The first quartile (Q_1), the median (Q_2), and the third quartile (Q_3) divide a set into four equal parts.
Interquartile Range
The interquartile range is the difference between the third and first quartile:
\text{Interquartile range}=Q_3-Q_1
In the previous example, the interquartile range is:
Q_3-Q_1=9.5-4.5 =5
Indicators of correlation
Correlation coefficient
Correlation coefficient indicates the extent to which two or more variables fluctuate together.
- A positive correlation indicates the extent to which those variables increase the same direction or decrease in the same direction.
- A negative correlation indicates the extent to which one variable increases as the other decreases.
Consider the following data:
X | Y |
12 | 20 |
10 | 18 |
9 | 15 |
7 | 14 |
7 | 12 |
5 | 12 |
3 | 10 |
Before knowing how to calculate the exact correlation coefficient, it is possible to figure out whether it is likely to exist and whether it is a positive or a negative one. The two variables X and Y fluctuate together and as X decreases so does Y. Since they fluctuate in the same direction, the correlation is likely to exist and be a positive one.
The correlation coefficient ranges between -1 and 1. Specifically:
- 1 is a perfect positive correlation.
- 0 is no correlation (the values don't seem linked at all).
- -1 is a perfect negative correlation.
The correlation coefficient is denoted by r and can be calculated for two variables x and y using this formula :
r_{xy}=\dfrac{\sum_{i=1}^{n}\left(x_i-\overline{x}\right)\left(y_i-\overline{y}\right)}{\sqrt{\sum_{i=1}^{n}\left(x_i-\overline{x}\right)^2\sum_{i=1}^{n}\left(y_i-\overline{y}\right)^2}}
Consider finding the correlation coefficient between the following datasets:
- x = \left[ 16, 1, 8, 8, 15 \right]
- y = \left[ 5, 13, 1, 4, 4 \right]
First, calculate the mean of each dataset:
\bar{x} = \dfrac{16+1+8+8+15}{5} = 9.6
\bar{y} = \dfrac{5+13+1+4+4}{5} = 5.4
Then, construct and fill in the following table:
x | y | x_i-\bar{x} | y_i-\bar{y} | \left(x_i-\bar{x}\right)\left(y_i-\bar{y}\right) | \left(x_i-\bar{x}\right)^2 | \left(y_i-\bar{y}\right)^2 |
16 | 5 | 6.4 | -0.4 | -2.56 | 40.96 | 0.16 |
1 | 13 | -8.6 | 7.6 | -65.36 | 73.96 | 57.76 |
8 | 1 | -1.6 | -4.4 | 7.04 | 2.56 | 19.36 |
8 | 4 | -1.6 | -1.4 | 2.24 | 2.56 | 1.96 |
15 | 4 | 5.4 | -1.4 | -7.56 | 29.16 | 1.96 |
Then, calculate the sum of the elements in the fifth column:
\sum_{i=1}^{n} \left(x_i-\bar{x}\right)\left( y_i-\bar{y}\right) =-66.2
Calculate the sum of the elements in the sixth column:
\sum_{i=1}^{n} \left(x_i-\bar{x}\right)^2 = 149.2
Calculate the sum of the elements in the seventh column:
\sum_{i=1}^{n} \left(y_i-\bar{y}\right)^2 = 81.2
Finally, put these values in the formula for the correlation coefficient:
r = \dfrac{-66.2}{\sqrt{149.2\times 81.2}} = -0.601
Correlation does not always mean causation.

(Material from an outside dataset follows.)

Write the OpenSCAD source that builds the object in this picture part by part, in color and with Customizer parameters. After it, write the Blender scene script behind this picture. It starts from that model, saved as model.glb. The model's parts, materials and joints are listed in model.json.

Two values may be correlated without one causing the other one.
The sale of hot beverages and umbrellas are likely to be positively correlated, but one does not cause the other. They are both caused by another element (the weather).
Scatter plots
Definition of a scatter plot
Scatter plot
A scatter plot is a set of points plotted on a horizontal and vertical axes. It shows the relationship between two sets of data.
The following scatter plot shows age on the horizontal axis and height on the vertical axis:
Scatter plots and regression line
Regression line
A regression line is a line drawn on a scatter plot that best describes the behavior of a set of data. This line is as close to all the data points as possible and as such represents the best fit for the trend of a given set of data. It can be used to predict values that we do not have.

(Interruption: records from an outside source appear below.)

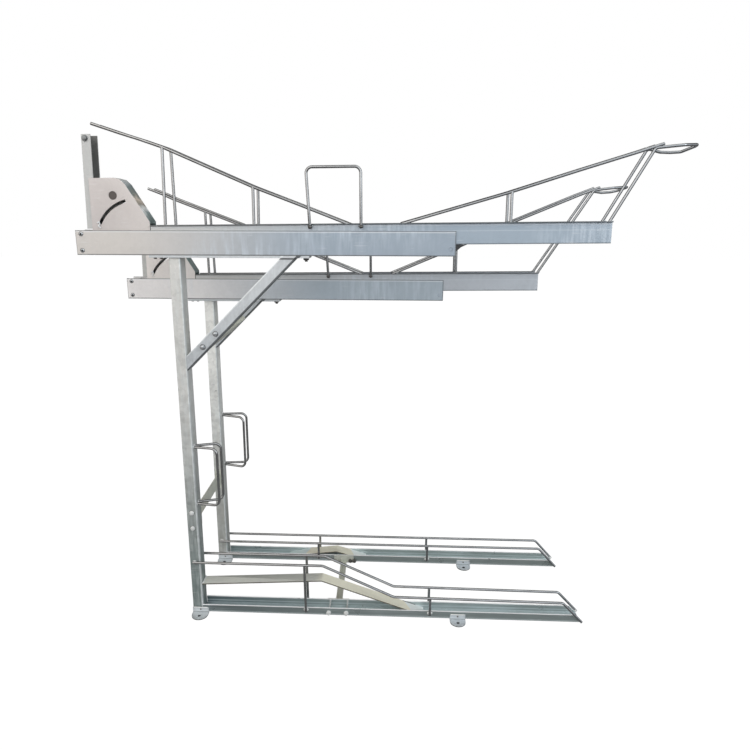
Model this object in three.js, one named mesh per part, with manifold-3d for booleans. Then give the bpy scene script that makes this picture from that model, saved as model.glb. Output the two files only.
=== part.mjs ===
// Two tier bike rack with two columns of different height, each with a floor tray below and a
// pull-out, tilting tray above. Lengths are in millimetres: +X runs from the rear of the rack to
// the handles, +Y from the high column to the low one, +Z up.
import * as THREE from 'three';
import { mergeVertices } from 'three/addons/utils/BufferGeometryUtils.js';
import Module from 'manifold-3d';

const wasm = await Module();
wasm.setup();

// Layout
const columnSpacing = 400;
const columnStagger = 205;
const highRailBottom = 1416.5;
const lowRearShift = 25;
const fitGap = 0.3;
const overrun = 12;

// Fixed rail, an upright U channel
const railLength = 1310;
const railWidth = 76;
const railHeight = 84;
const railWall = 3;
const rearStopLength = 32;
const rearStopInset = 4;

// Post, brace and the plate under the rail
const postRear = 318;
const tubeDepth = 40;
const tubeWidth = 60;
const tubeWall = 3;
const plateThickness = 8;
const plateRear = 252;
const highPlateOverhang = 44.8;
const lowPlateOverhang = 75.8;
const braceDrop = 211.5;

// Cross-ties between the columns
const tieWall = 4;
const barTieWidth = 56;
const barTieMargin = 16;
const upperTieStart = 98;
const upperTiePlate = 36;
const lowerTieBase = 359;
const lowerTieSetback = 18;
const lowerTiePlate = 34;
const floorTieRear = 887;
const floorTieDepth = 25;
const floorTieHeight = 20;
const floorTieEndMargin = 32;
const floorTieEndHeight = 36;

// Floor tray
const floorTrayWidth = 62;
const floorTrayBase = 5;
const floorTrayTop = 37;
const floorTrayWall = 2.5;
const floorTrayFront = 1852;
const floorTrayEndSlope = 30;

// Rods
const rodRadius = 5;
const rodSides = 8;
const bendRadius = 24;
const bendStep = Math.PI / 7;

// Guide rods over the floor trays
const guideRise = 226;
const guideSlopeFoot = 97;
const guideLow = 91;
const guideSlopeStart = 843;
const guideSlopeEnd = 1122;
const guideNoseStart = 1790;
const guideNoseDrop = 12;
const guideNoseEnd = 1857;
const guideTipHeight = 8.5;
const balusterFoot = 20;
const lowGuideRise = 95;

// Each upright by the X of its foot and of its head
const floorBalusters = [[774, 771], [1265, 1265]];
const lowFloorBalusters = [[784, 784], [1279, 1279]];

// Wheel ramp in the high column and wheel bump in the low one
const stripWidth = 56;
const stripThickness = 3.5;
const rampHeel = 127;
const rampCrest = [837, 154.5];
const rampEnd = 1243;
const bumpStart = 640;
const bumpShoulder = [744, 36.5];
const bumpCrest = [866, 51];
const bumpEnd = 1000;

// Feet
const footThickness = 5;
const footWidth = 64;
const footReach = 83;
const footUpright = 25;
const footHoleRadius = 6.5;
const footHoleShare = 0.7;
const frontFootWidth = 61;
const frontFootReach = 79;
const highFootX = 1374.5;
const lowFootX = 1444;

// Lock loops on the posts
const highLockLoop = { top: 702, bottom: 470, reach: 449, shift: -8 };
const lowLockLoop = { top: 693, bottom: 461, reach: 461, shift: 8 };
const lockLoopSplay = 30;
const lockLoopRoot = 8;
const lockLoopBend = 22;

// Upper tray, in the tray's own frame: X along the tray, Z from its rim
const traySlope = 0.6;
const trayRimAboveRail = 98.1;
const trayRear = 264;
const highTrayFront = 1826;
const lowTrayFront = 1690;
const trayWidth = 62;
const trayHeight = 72;
const trayWall = 3;
const trayLip = 10;

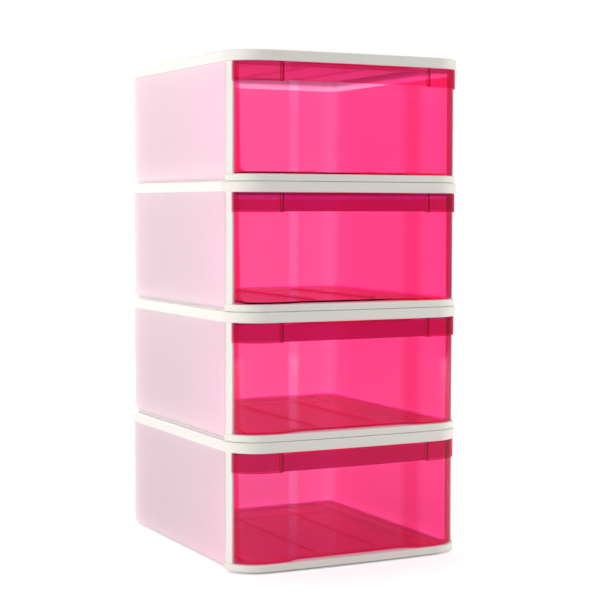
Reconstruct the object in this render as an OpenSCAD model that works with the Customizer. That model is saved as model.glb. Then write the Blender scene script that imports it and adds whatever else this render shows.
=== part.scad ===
// Tower of four identical stacking drawer units, in millimetres.
// +Z is up, -Y is the front with the drawer fronts, and the origin lies on
// the floor under the middle of the tower. Unit 1 is the lowest.
// Each unit is a foot tray, a bowed front frame, a shell of two sides and a
// back, a lid that nests the next unit, and a clear drawer with a pull lip.

/* [Stacking unit] */
// Width of the tower, over the lids
unit_w = 316; // [300:1:350]
// Depth of the tower, from the middle of the bowed front to the back
unit_d = 350; // [320:1:380]
// Height from one unit to the next
unit_pitch = 152; // [130:1:190]
// Rise of the bowed front over the full width
front_bow = 5; // [3:0.5:9]
// Radius of the two front corners, seen from above
front_corner_r = 46; // [40:1:52]
// Radius of the two rear corners, seen from above
rear_corner_r = 14; // [12:1:18]

/* [Lid] */
// Height of the lid's edge
lid_h = 12.5; // [10:0.5:16]
// Wall of the lid's edge
lid_wall = 2.6; // [2:0.1:3.2]
// Thickness of the lid's top plate
lid_plate = 2.6; // [2:0.1:3.2]
// Depth of the tray in the lid that takes the next unit
nest_depth = 2; // [1.5:0.1:2.5]
// Width of the raised lip round that tray
lip_w = 7; // [6:0.5:9]
// Rounding of the lid's upper edge
lid_round = 2.4; // [1.5:0.1:3]
// Height of the rim under the lid that grips the shell
grip_rim_h = 5.4; // [4:0.2:7]
// Thickness of that rim
grip_rim_t = 1.8; // [1.2:0.1:2.4]
// Height of the stiffening ribs under the lid
lid_rib_h = 3; // [2:0.5:4.5]
// Thickness of the stiffening ribs under the lid
lid_rib_t = 1.6; // [1:0.1:2.4]

/* [Shell] */
// Thickness of the two sides and the back
shell_t = 2.2; // [1.8:0.1:2.8]
// How much the shell draws in from top to bottom, on each side
shell_draft = 1.3; // [0.5:0.1:1.8]
// How far the shell's bottom edge rolls in under the tower
shell_roll = 6.5; // [4:0.1:7]
// Height over which it rolls in
shell_roll_h = 9.5; // [7:0.5:12]

/* [Foot tray] */
// Thickness of the tray's floor
tray_t = 2.5; // [2:0.1:3]
// Height of the ledge that carries the shell, over the lid below
ledge_h = 1; // [0.8:0.1:1.4]
// Width of the foot ring that the unit stands on
foot_w = 6; // [4:0.5:9]
// Distance of each drawer runner from the side of the tower
runner_in = 40; // [34:1:50]
// Width of a drawer runner
runner_w = 6; // [4:0.5:9]
// Height of the upstand inside the shell's foot
upstand_h = 4.5; // [3:0.5:6]
// Thickness of that upstand
upstand_t = 2; // [1.4:0.1:2.6]

/* [Front frame] */
// Width of each post beside the opening
post_w = 7.6; // [6.5:0.1:9]
// Depth of the posts, from front to back
post_d = 10; // [8:0.5:13]
// Distance of the frame's face behind the middle of the bowed front
face_setback = 30; // [28:0.5:33]
// Height of the shelf under the drawer front
shelf_top = 10.7; // [9.5:0.1:14]
// Wall of the hollow shelf
shelf_wall = 2.5; // [2:0.1:3.2]
// How far the shelf's front edge lies inside the lid's edge
shelf_inset = 1.2; // [0.8:0.1:2.4]
// Depth of the top rail between the posts, from front to back
top_rail_d = 7; // [5:0.5:9]
// Thickness of the tongue behind each post, inside the shell
tongue_t = 1.6; // [1.2:0.1:2]

/* [Drawer] */
// Wall of the drawer
drawer_t = 2.4; // [2:0.1:3]
// How much each side wall leans out from floor to rim
bin_draft = 2.6; // [1.5:0.1:4]
// Radius between the floor and the walls, inside
bin_floor_r = 8; // [5:0.5:11]
// Radius of the drawer's rear corners, inside
bin_corner_r = 14; // [12:1:20]
// Gap between the drawer's back and the back of the unit
bin_rear_gap = 9; // [6:0.5:20]
// Distance of the rim of the sides below the top of the drawer front
rim_drop = 7; // [6.5:0.5:20]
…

Here is a regression line drawn on a scatter plot that represents age and height:
Using this regression line, we can predict that a 16 year old person will have a height of 75 inches.
There are formulas for finding regression lines of data sets, but they are lengthy and typically computed using computer software.

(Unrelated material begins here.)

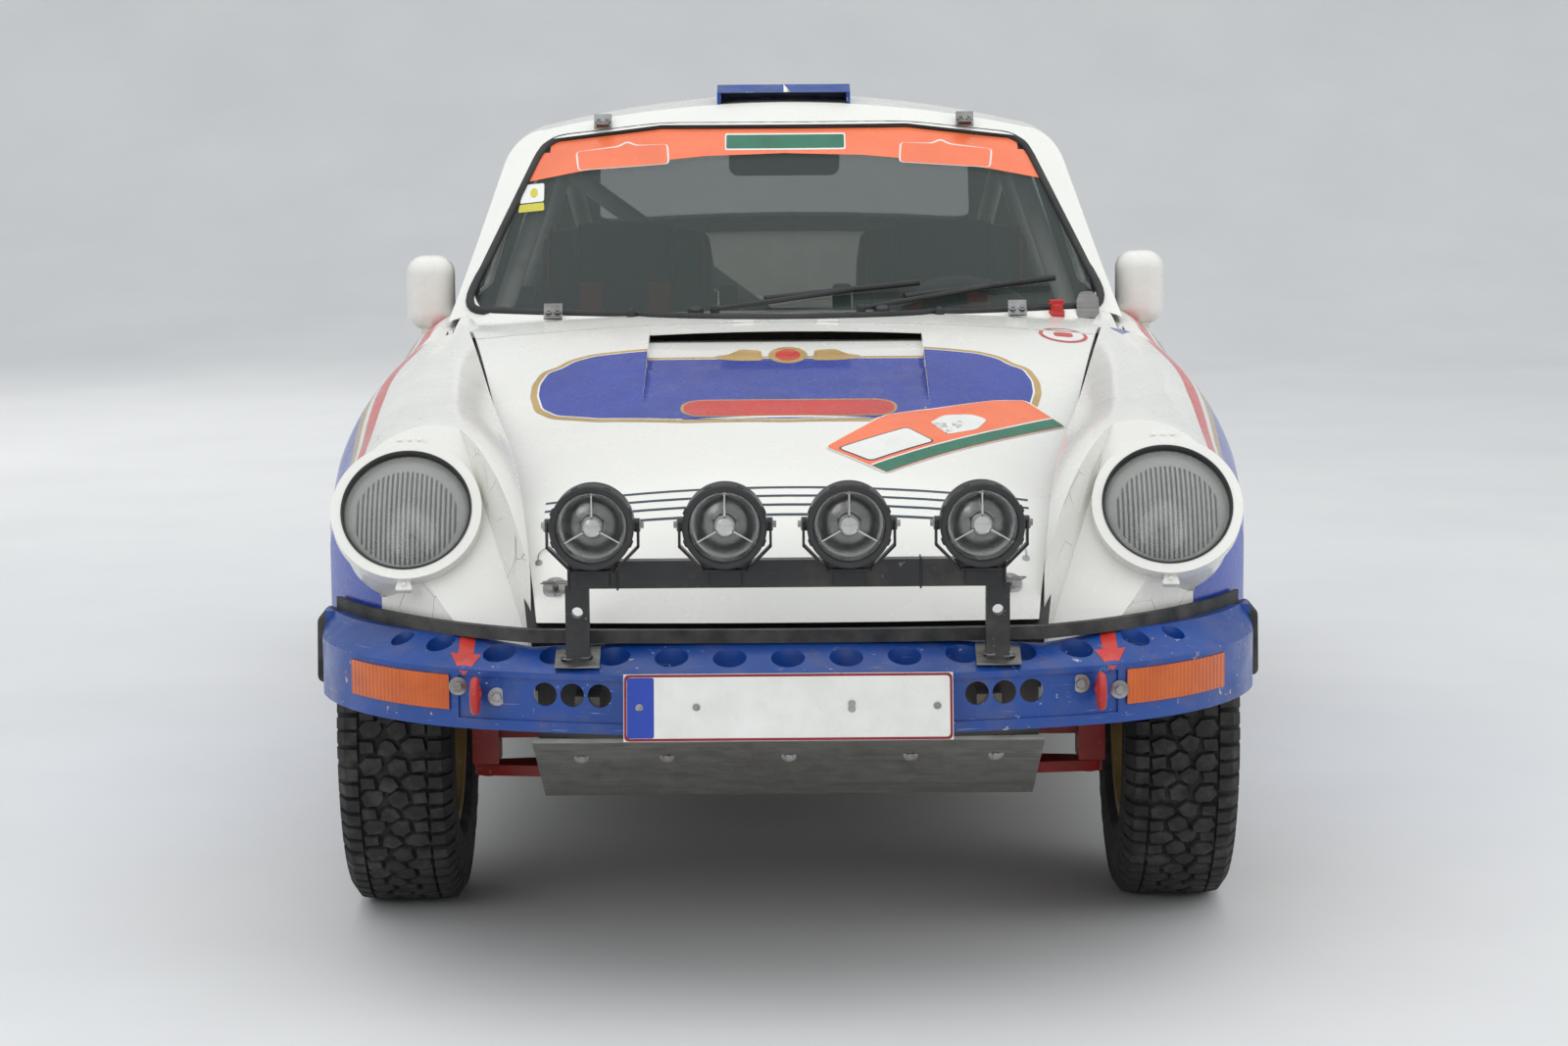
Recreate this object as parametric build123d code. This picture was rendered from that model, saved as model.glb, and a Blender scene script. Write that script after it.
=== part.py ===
from build123d import *
from collections import namedtuple
from math import cos, radians, sin, sqrt
import os

# Rear-engined 2+2 rally coupe. The nose points to -Y, the left side is +X, ground is Z = 0.

# Overall sizes
LENGTH = 4291.0
WHEELBASE = 2272.0
FRONT_OVERHANG = 925.0
BODY_WIDTH = 1652.0
RIDE_LIFT = 110.0
TRACK = 1380.0

# Wheels and tyres
TYRE_RADIUS = 335.0
TYRE_WIDTH = 205.0
RIM_RADIUS = 190.0
RIM_WIDTH = 168.0
SPOKES = 5
ARCH_RADIUS = 368.0
ARCH_HEIGHT = 330.0
STUB_RADIUS = 25.0
RUNNING_FIT = 0.05

# Skins, walls and gaps
SKIN = 12.0
WALL = 34.0
DOOR_THICK = 74.0
PANEL_GAP = 6.0
GLASS = 6.0
GLASS_SET = 9.0
REST_GAP = 0.3

# Derived places
HALF = BODY_WIDTH / 2
NOSE_Y = -LENGTH / 2
FRONT_AXLE_Y = NOSE_Y + FRONT_OVERHANG
REAR_AXLE_Y = FRONT_AXLE_Y + WHEELBASE
TAIL_Y = LENGTH / 2
WHEEL_X = TRACK / 2

# Cabin, hood and deck outlines, as distances behind the front axle or the rear axle
HOOD_FRONT = -763.0
HOOD_REAR = 328.0
HOOD_FRONT_HALF = 404.0
HOOD_REAR_HALF = 586.0
DOOR_FRONT = 415.0
DOOR_LENGTH = 1075.0
DOOR_BOTTOM = 245.0
BELT = 893.0
DECK_FRONT = 230.0
DECK_REAR = 868.0
DECK_FRONT_HALF = 415.0
DECK_REAR_HALF = 385.0

os.makedirs("parts", exist_ok=True)


# Helpers for points, arcs and prisms
def fy(along):
    return FRONT_AXLE_Y + along


def ry(along):
    return REAR_AXLE_Y + along


def up(height):
    return height + RIDE_LIFT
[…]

Certain bamboo plants have been observed to grow at surprisingly fast rates. The following table is the measured height of a bamboo plant at 5:00 pm each day in a weeks time.
Day of the week | Height of bamboo |
Sunday | 10cm |
Monday | 14cm |
Tuesday | 19cm |
Wednesday | 26cm |
Thursday | 31cm |
Friday | 36cm |
Saturday | 40cm |
We then plot the data points on a graph with the x -axis being the days of the weeks and the y -axis being the height of the bamboo plant.
We then use computer software to find the line of best fit. Software will even provide the equation of the line of best fit which can be used to make predictions about future measurements.
A prediction made using regression line may not be accurate. It is the best guess we can have given the previous data but the actual value might vary.
If the data in the previous example is used in order to predict the height of a 40 year old person, the result would be 160 inches. This is obviously impossible, but since the data stopped at the age 11, the best prediction using the data would be that the height continues to increase at the same rate.